The people connected in by phone or online were even more clued out,
somehow missing everything important that came out of the meeting. And
a month later, the minutes of the meeting come out, and you read them
and ask yourself: When during the meeting did we agree to do that?
One
of the purposes of the new flood of social networking tools is to try
to organize, facilitate and improve the effectiveness of conversations
and collaborative activities. The power and promise of these tools was
and is considerable, and a year ago Steve Barth
even predicted the demise of group e-mails (in favour of next-gen wikis
and other more dynamic tools). But most of these tools remain
underused, or hardly used at all. The following table is my rough take
on current usage of these tools:
| Used by Most People | Used by Those on the Right Side of the Digital Divide Only (say, 20%) | Used by Power Internet Users Only (say, 2%) | - telephone
- group e-mail
- face-to-face meetings without any personal documentation of learnings or decisions
| - skype and other free global enhanced VOIP telephony tools
- discussion forums/groups
- weblogs
- face-to-face meetings with personal notes or mindmap documentation
| - wikis
- google writely and other online document sharing tools
- sophisticated collaboration & coordination tools and 'spaces'
- face-to-face meetings using Open Space or other advanced highly-effective conversation and collaboration techniques
|
What's happening here? I think there are seven main reasons for this underutilization:
- Most people are still unfamiliar with the tools in the middle and right columns.

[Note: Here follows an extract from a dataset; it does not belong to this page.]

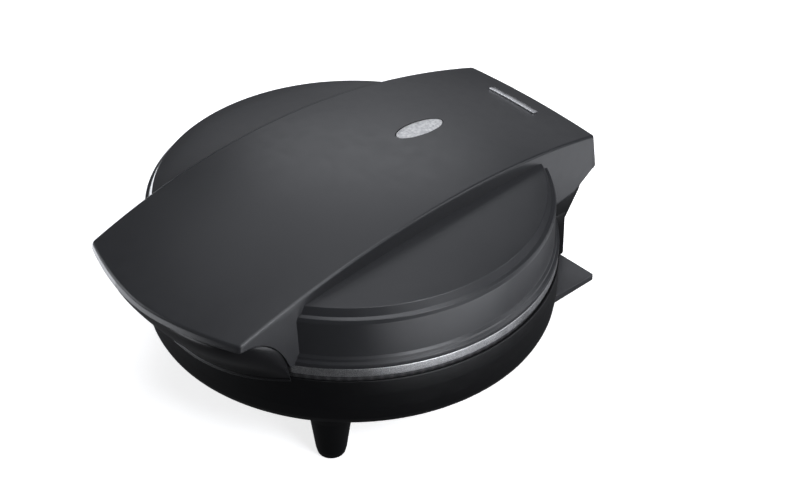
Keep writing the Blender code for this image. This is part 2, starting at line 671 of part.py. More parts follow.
def build_lid(frame, lid, base, coated, steel, bright, ceramic, lens, red, green):
    lid_shell(lid, frame)
    lid_band(lid, frame)
    handle_liner(base, frame)
    lamps(base, lens, red, green, frame)
    trim_strip(bright, frame)

    face = PLATE_SPLIT + PLATE_GAP / 2.0
    posts = [(0.0, MOULD_PITCH), (0.0, -MOULD_PITCH)]
    top = LID_BOTTOM - GAP
    flange = [(0.0, face), (0.1001, face), (0.1001, top), (0.0950, top), (0.0946, 0.0655), (0.0915, 0.0655),
              (0.0905, top), (0.0, top)]
    cast_plate("upper_plate", face, 1.0, flange, posts, coated, frame)
    back = face + POD_DEPTH
    heater("upper_heater", back + GAP + HEATER_BAR, steel, frame)
    reflector("upper_reflector", UPPER_REFLECTOR, posts, bright, frame)
    for k, centre in enumerate(posts, 1):
        spacer(f"upper_spacer_{k}", centre, back + GAP, UPPER_REFLECTOR - GAP, steel, frame)
        screw(f"upper_screw_{k}", centre, 0.0977, 0.0640, steel, frame)
    for k, centre in enumerate(band_bosses(), 1):
        screw(f"band_screw_{k}", centre, 0.0953, 0.1018, steel, frame, 0.0014)
    fuse("upper_fuse", 0.022, back + 0.0024, ceramic, frame)


def main():
    clear_scene()
    lid = material("lid_plastic", (0.055, 0.057, 0.062), 0.42)
    base = material("base_plastic", (0.012, 0.012, 0.014), 0.40)
    rubber = material("gland_rubber", (0.020, 0.020, 0.020), 0.70)
    coated = material("coated_plate", (0.160, 0.160, 0.165), 0.45, 0.6)
    steel = material("steel", (0.500, 0.500, 0.500), 0.30, 1.0)
    bright = material("bright_sheet", (0.700, 0.700, 0.720), 0.25, 1.0)
    ceramic = material("ceramic", (0.750, 0.720, 0.660), 0.60)
    wire = material("lead_sleeve", (0.600, 0.580, 0.520), 0.70)
    lens = material("lamp_lens", (0.700, 0.700, 0.700), 0.35)
    red = material("red_lamp", (0.500, 0.030, 0.020), 0.30)
    green = material("green_lamp", (0.030, 0.350, 0.060), 0.30)
    base_frame = add_frame("base_frame", (0.0, 0.0, 0.0))
    lid_hinge = add_frame("lid_hinge", (0.0, HINGE_Y, HINGE_Z))
    lid_hinge.parent = base_frame
    bpy.context.view_layer.update()
    build_base(base_frame, base, rubber, coated, steel, bright, ceramic, wire)
    build_lid(lid_hinge, lid, base, coated, steel, bright, ceramic, lens, red, green)


main()
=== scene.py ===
"""Looks of the donut maker: fine shells, plates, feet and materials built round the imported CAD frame."""

import json
import math

import bmesh
import bpy
from mathutils import Matrix, Vector


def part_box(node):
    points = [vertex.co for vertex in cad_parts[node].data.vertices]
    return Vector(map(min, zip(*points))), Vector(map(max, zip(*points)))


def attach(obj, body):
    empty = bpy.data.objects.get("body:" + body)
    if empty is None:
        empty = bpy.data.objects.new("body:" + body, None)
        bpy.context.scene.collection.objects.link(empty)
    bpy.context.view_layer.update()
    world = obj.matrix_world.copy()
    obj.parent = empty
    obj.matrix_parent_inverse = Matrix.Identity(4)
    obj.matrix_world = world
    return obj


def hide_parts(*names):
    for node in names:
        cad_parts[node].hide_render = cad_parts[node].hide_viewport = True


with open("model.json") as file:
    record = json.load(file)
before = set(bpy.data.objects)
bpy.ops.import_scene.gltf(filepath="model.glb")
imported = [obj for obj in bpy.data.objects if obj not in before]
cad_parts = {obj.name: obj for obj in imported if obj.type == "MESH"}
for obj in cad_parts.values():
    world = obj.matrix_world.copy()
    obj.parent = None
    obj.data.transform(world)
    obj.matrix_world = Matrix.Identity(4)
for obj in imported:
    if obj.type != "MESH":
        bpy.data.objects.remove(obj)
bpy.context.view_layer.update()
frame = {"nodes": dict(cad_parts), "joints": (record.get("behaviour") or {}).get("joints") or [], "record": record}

NODES = frame["nodes"]
HINGE = frame["joints"][0]["pos_m"]

# Sizes in metres. Those that the frame holds are read from it.
BASE_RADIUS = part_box("base_shell")[1].x
BASE_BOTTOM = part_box("base_shell")[0].z
BASE_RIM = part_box("base_shell")[1].z
LID_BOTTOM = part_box("lid_shell")[0].z
LID_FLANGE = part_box("lid_shell")[1].x
DRUM_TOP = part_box("lid_shell")[1].z
LOWER_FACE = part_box("lower_plate")[1].z
UPPER_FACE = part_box("upper_plate")[0].z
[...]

- Many of these tools are unintuitive and hence not easy to learn to use.
- The way you have to use these tools is not the way most people converse and collaborate, i.e. they're awkward.
- Most people have poor listening, communication and collaboration skills, and these tools don't solve (and can exacerbate) this underlying problem of ineffective interpersonal skills.

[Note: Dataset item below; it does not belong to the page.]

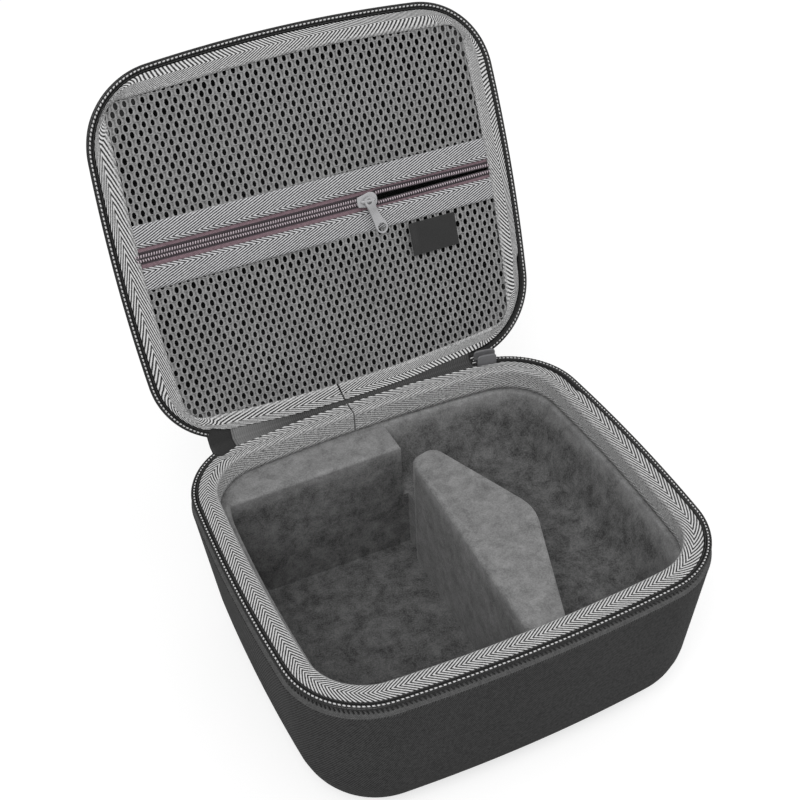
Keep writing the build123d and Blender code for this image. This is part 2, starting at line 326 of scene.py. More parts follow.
def newMaterial(name):
    # an empty material, its node tree, and the place in the piece's own space, in metres
    material = bpy.data.materials.new(name)
    material.use_nodes = True
    tree = material.node_tree
    tree.nodes.clear()
    return material, tree, addNode(tree, "TexCoord").outputs["Object"]


def finishMaterial(material, tree, share, light, dark, height, depth, strength, finish):
    # what all of them end with: a colour from dark to light, a relief, and the surface's own values
    tones = {"Factor": share, 6: linear(dark), 7: linear(light)}
    colour = addNode(tree, "Mix", tones, data_type="RGBA", clamp_factor=True).outputs[2]
    relief = addNode(tree, "Bump", {"Height": height, "Distance": depth, "Strength": strength})
    shader = addNode(tree, "BsdfPrincipled", {"Base Color": colour, "Normal": relief, **finish})
    addNode(tree, "OutputMaterial", {"Surface": shader})
    return material


def threadCoordinates(tree):
    # millimetres along and across the cloth
    split = addNode(tree, "SeparateXYZ", (addNode(tree, "UVMap", uv_map="cloth"),))
    return [addNode(tree, "Math", (split.outputs[i], 1000), operation="MULTIPLY") for i in (0, 1)]


def ribWave(tree, distance, gap):
    # ridges a gap apart along a distance, from -1 to 1
    angle = addNode(tree, "Math", (distance, 2 * math.pi / gap), operation="MULTIPLY")
    return addNode(tree, "Math", (angle,), operation="SINE")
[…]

- The training materials for these tools don't match the way most of us learn and discover (i.e. by doing, by watching others, and iteratively by trial and error).

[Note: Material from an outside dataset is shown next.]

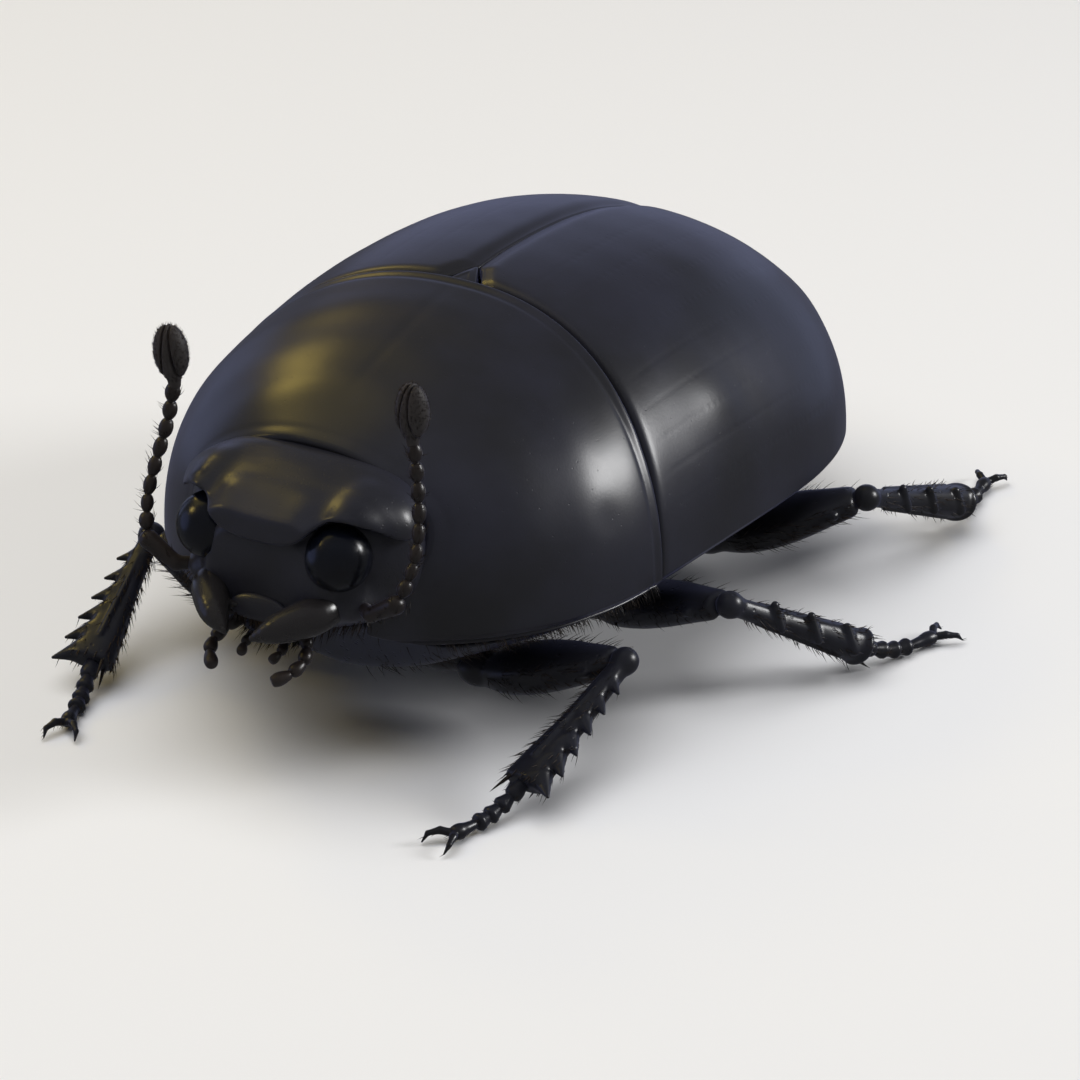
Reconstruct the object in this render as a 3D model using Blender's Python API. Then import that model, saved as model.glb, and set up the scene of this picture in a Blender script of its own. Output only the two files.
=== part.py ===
"""A life-size spring dor beetle, a smooth black dung beetle, standing on its six legs.

The head points along -Y, the beetle's left is +X and up is +Z. Shapes are worked out in
millimetres in the beetle's own frame, whose zero is the middle of the body on the floor,
and are stored in metres. Every body plate lies on one skin, a dome over a keel, which
skin_point() gives, so that neighbouring plates meet along shared lines with a thin gap.
"""

import math
from dataclasses import dataclass

import bmesh
import bpy
from mathutils import Vector

MM = 0.001

# Driving dimensions.
BODY_LENGTH = 20.0  # jaw tips to the ends of the wing cases
BODY_WIDTH = 12.0
BACK_HEIGHT = 8.52  # floor to the highest point of the back
BELLY_HEIGHT = 1.1
MIDDLE_HEIGHT = 3.3  # floor to the body's widest level, at the chest
GAP = 0.3  # between neighbouring plates
STANCE_SHIFT = -0.55  # puts the middle of the stance over the origin
PLATE = 0.7  # thickness of a wing case

# Lines across the body, along Y.
TAIL = 0.49 * BODY_LENGTH
WIDEST = 0.12 * BODY_LENGTH  # where the wing cases are widest
CROWN = 0.075 * BODY_LENGTH  # where the back is highest
COLLAR_FRONT = -0.35 * BODY_LENGTH
COLLAR_BACK = -0.065 * BODY_LENGTH
COLLAR_WIDEST = -0.12 * BODY_LENGTH
COLLAR_WIDTH = 0.96 * BODY_WIDTH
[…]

- Often the people we most want to converse or collaborate with aren't online.
- Often we don't even know who the right people are to converse or collaborate with,
so we need to go through a process of discovering who those people are
first, which these tools cannot yet effectively help us with; once
we've discovered who the right people are, we're likely already talking
with them using the ubiquitous tools in the left column above.
In
many cases the cost of limiting our conversations and collaborations to
the 20% or 2% of people who can effectively use these tools is just too
high, so we revert to the lowest-common-denominator tools in the left
column above.
But the consequence of this is suboptimal
conversations and collaborations: A lot of wasted time, high travel
cost, a great deal of miscommunication and non-communication,
misunderstandings about what has been learned and decided, great ideas
and important information not heard or not used, learnings and
information lost or forgotten, and collaborations dominated by the
loudest or most powerful instead of drawing on the best from all
participants.
Many people seem to believe the answer is to
make the tools better and wait for the rest of the world (or the next
generation) to catch up with the 2% or 20%. But I'm not so sure. The
digital divide seems to grow ever wider, not narrower, and if a tool as
simple, free and intuitive as Skype can't replace the telephone even
for tech-savvy users, what hope is there for more complicated,
sophisticated tools?
And while better education and training
in conversational and collaboration skills, and in the use of enabling
tools, would certainly help, my guess is that we're too busy, or don't
consider it urgent or important enough, to make acquiring these skills
and tool familiarity a priority, so it just ain't going to happen. A
generation from now someone will write an article very much like this
one, and nothing will have changed.
So let's try an experiment
in online collaboration, using Google Writely, one of the right-column
tools, and see if we can come up, through conversation and
collaboration, with some better answers, or at least an understanding
of why social networking tools aren't going to change the world. You
can find a copy of this article on Google Writely here. If you want to participate in this conversation and collaboration, here's what to do:
- Send me an e-mail so that I can give you editing rights to the Writely document.
- On
the editable Writely version, help create a conversation around the
five questions I've asked below by answering them right in the
document, any way that makes sense to you, and let's see whether, by
using this tool and putting our heads together, in a self-organizing
way, we can turn this post into something powerful that will guide
social networking tool designers and teach us all how to be more
effective communicators and collaborators.
As long as it isn't
a dog's breakfast, once everyone has had their say, I will replace this
version with the collaborative Writely version here on the blog. If it
turns out really well, I may make this standard procedure on many of my
blog posts.
Time for your say:
- Why are
conversation and collaboration tools so underused? Is my list of 7
reasons missing anything? Are any of the reasons predominant?
- Is the answer making the tools better? If so, how? If not, what is the answer?
- Given
time, do you think people will eventually learn to use these tools,
despite their shortcomings? Which tools, current or envisioned, will be
the winners, the killer apps for online-enabled conversation and
collaboration, and why?
- What one
simple thing should we do/learn to most effectively enable people to
become better conversationalists, and how would we do this?
- What one simple thing should we do/learn to most effectively enable people to become better collaborators, and how would we do this?